** start **

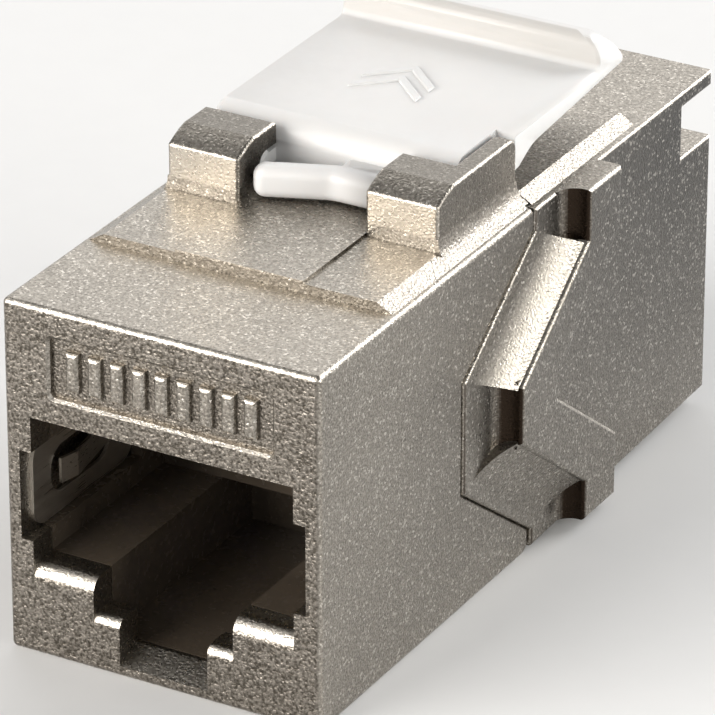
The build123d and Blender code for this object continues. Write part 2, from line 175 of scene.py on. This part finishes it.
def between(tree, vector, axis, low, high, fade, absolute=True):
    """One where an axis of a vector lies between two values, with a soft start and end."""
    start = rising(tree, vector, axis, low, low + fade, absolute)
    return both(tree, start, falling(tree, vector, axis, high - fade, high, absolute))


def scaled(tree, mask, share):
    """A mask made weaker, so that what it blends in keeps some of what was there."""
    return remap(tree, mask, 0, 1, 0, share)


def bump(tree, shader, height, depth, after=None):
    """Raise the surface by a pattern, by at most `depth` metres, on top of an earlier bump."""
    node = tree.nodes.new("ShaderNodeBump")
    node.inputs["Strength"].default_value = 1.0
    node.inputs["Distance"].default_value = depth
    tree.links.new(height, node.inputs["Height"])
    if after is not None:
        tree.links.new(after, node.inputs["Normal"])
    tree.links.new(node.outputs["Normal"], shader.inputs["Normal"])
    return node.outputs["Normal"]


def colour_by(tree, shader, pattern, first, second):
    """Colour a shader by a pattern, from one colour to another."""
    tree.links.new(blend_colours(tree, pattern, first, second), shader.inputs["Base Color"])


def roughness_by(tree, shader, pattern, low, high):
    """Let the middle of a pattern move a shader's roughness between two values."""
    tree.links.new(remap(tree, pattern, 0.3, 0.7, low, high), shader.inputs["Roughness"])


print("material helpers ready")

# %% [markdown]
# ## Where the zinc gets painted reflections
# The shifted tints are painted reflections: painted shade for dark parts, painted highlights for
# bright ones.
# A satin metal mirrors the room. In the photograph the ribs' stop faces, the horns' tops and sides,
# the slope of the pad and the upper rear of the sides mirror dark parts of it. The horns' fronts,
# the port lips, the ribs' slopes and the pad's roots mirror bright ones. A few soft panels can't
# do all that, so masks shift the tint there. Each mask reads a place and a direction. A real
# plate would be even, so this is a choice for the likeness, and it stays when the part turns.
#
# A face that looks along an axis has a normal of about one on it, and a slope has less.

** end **

◆ **YOUR GOAL**
Quote the data above verbatim from its first line to the line that includes "return remap(tree, mask, 0, 1, 0, share)", with both boundary lines retained.

◆ **SOLUTION FOR THIS PROBLEM**
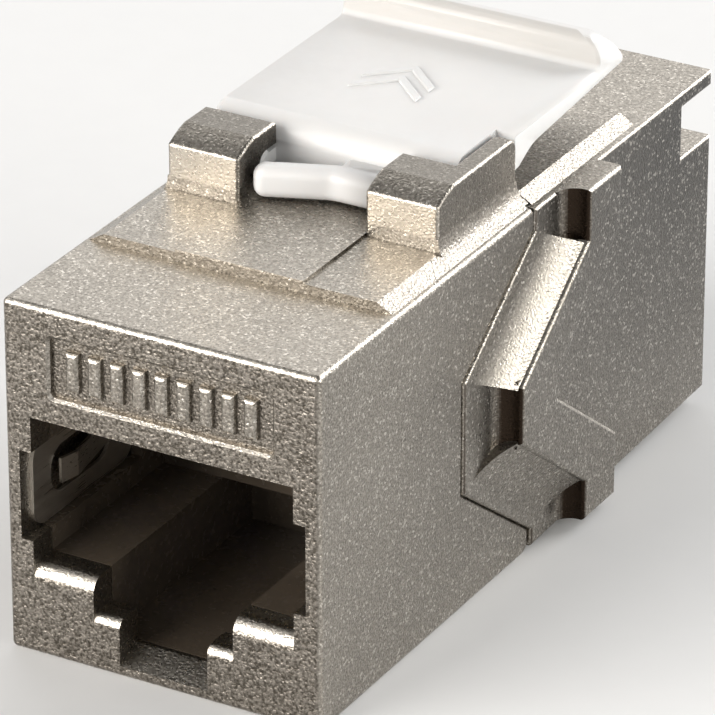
The build123d and Blender code for this object continues. Write part 2, from line 175 of scene.py on. This part finishes it.
def between(tree, vector, axis, low, high, fade, absolute=True):
    """One where an axis of a vector lies between two values, with a soft start and end."""
    start = rising(tree, vector, axis, low, low + fade, absolute)
    return both(tree, start, falling(tree, vector, axis, high - fade, high, absolute))


def scaled(tree, mask, share):
    """A mask made weaker, so that what it blends in keeps some of what was there."""
    return remap(tree, mask, 0, 1, 0, share)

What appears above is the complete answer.